Assessment of Cooperative Education and Work Integrated Learning

Richard Coll's picture

 

Assessment of any learning is highly problematic. As a co-op educator I find it very frustrating when academics scoff at our attempts to provide rigour when it comes to the assessment of workplace learning. I would argue that they only think their own assessment regimes are rigorous because they are very familiar with them. There is a lot of educational research around on how subjective any assessment is, because by definition it requires us to make judgements about what people have written or presented. Dave Hodges, lately of Unitec NZ, is doing his PhD on the assessment of co-op with a particular focus on the assessment of workplace learning. The challenge is how to come up with a regime that is valid and reliable, and yet not so bureaucratic or administratively cumbersome. He has developed and extensively trialled a portfolio model. One particularly interesting feature of this is the onus the model places on the student to demonstrate what lerning has occurred and to provide good evidence. Dave has presented several papers about this in the annual NZACE and international conferences and we from Waikato have talked a bit about it too (see the web site http://www.nzace.ac.nz/conferences.shtml). But Dave and I both are keen to hear from anyone about the issues and how they have tried to deal with them when it comes to the assessment of workplace learning.
 
Richard Coll
Waikato University
Richard Coll's picture

Variability in Employer Evalua...

 

This is fascinating Thomas. When we looked at assessment in our program, the biggest thing we struggled with is variability in placements, and employer feedback/evaluation of student performance.

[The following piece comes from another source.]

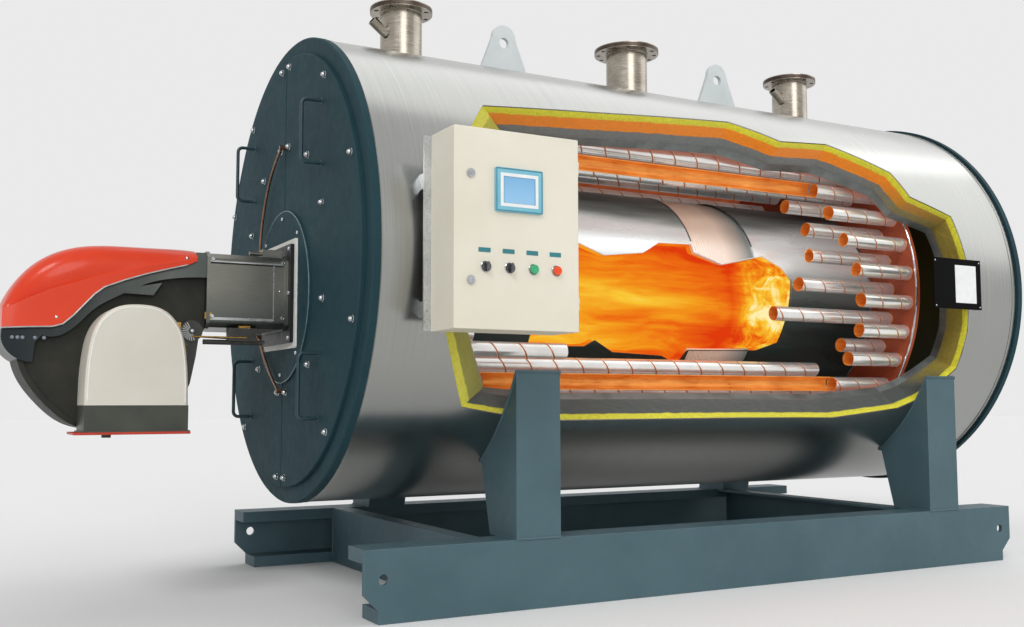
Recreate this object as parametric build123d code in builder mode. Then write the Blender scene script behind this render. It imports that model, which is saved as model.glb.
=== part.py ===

As an example, we would often get a very favourable evaluation from a student working on simple placement tasks in a placement that say involved routine analysis. We might then get a harsh (to us) evaluation from an employer in which the student was doing a much more demanding placement. I recently had an example of an employer who was very happy with the student on my placement visit, but who subsequently gave a harsh formal written evaluation. Dave Hodges also says some of his employers might ‘reward’ a student with flattering comments. If we are to incorporate employer evaluation in a placement grade how can we deal with such variability?

Richard

Thomas's picture

Bates taxonomy and Brodie & Ir...

I found Dave's paper refenced above very interesting. I am undertaking a literature review on monitoring (formative assessment) of work-integrated learning and found some really interesting literature on assessment. Visit http://psychsoma.co.za/learning_in_vivo/2009/04/assessment-of-workintegrated-learning.html for my summary of a taxonomy by Bates (2003), as well as http://psychsoma.co.za/learning_in_vivo/2009/04/capacitating-workbasedintegrated-learning.html for my summary of Brodie & Irving's triangular WBL pedagogical model. These two articles changed my perspective on work placement objectives, the curriculum thereof, portfolio building and assessment. As Dave puts it, workplace learning is often non-curriculum related and unexpected learning happens in the 'messy' realities of the workplace. My own perspective of work-integrated learning (as reflected in my experience documented http://www.apjce.org/volume_5/volume_5_1_35_44.pdf) has been one of predetermined specific learning outcomes to be accomplished by workplacements. However, recalling my industry-based days of coordinating interns, realities often dictated deviations (to my frustration then) from the nicely planned and structured learning programmes. I think my views are transforming, because of a critical insight:

Bates (2003) asserts that learning is continual; that understanding often occurs some time after the initial experience; that experiences build incrementally—each experience influenced by its own social and cultural context; and that understanding can be transformed or occur as a critical insight. Fundamental to Baxter-Magolda’s concept ‘self-authorship’—for the process of learning about ‘self in the world—is self-reflection, which results in organising thoughts and feelings and to form opinions and decisions.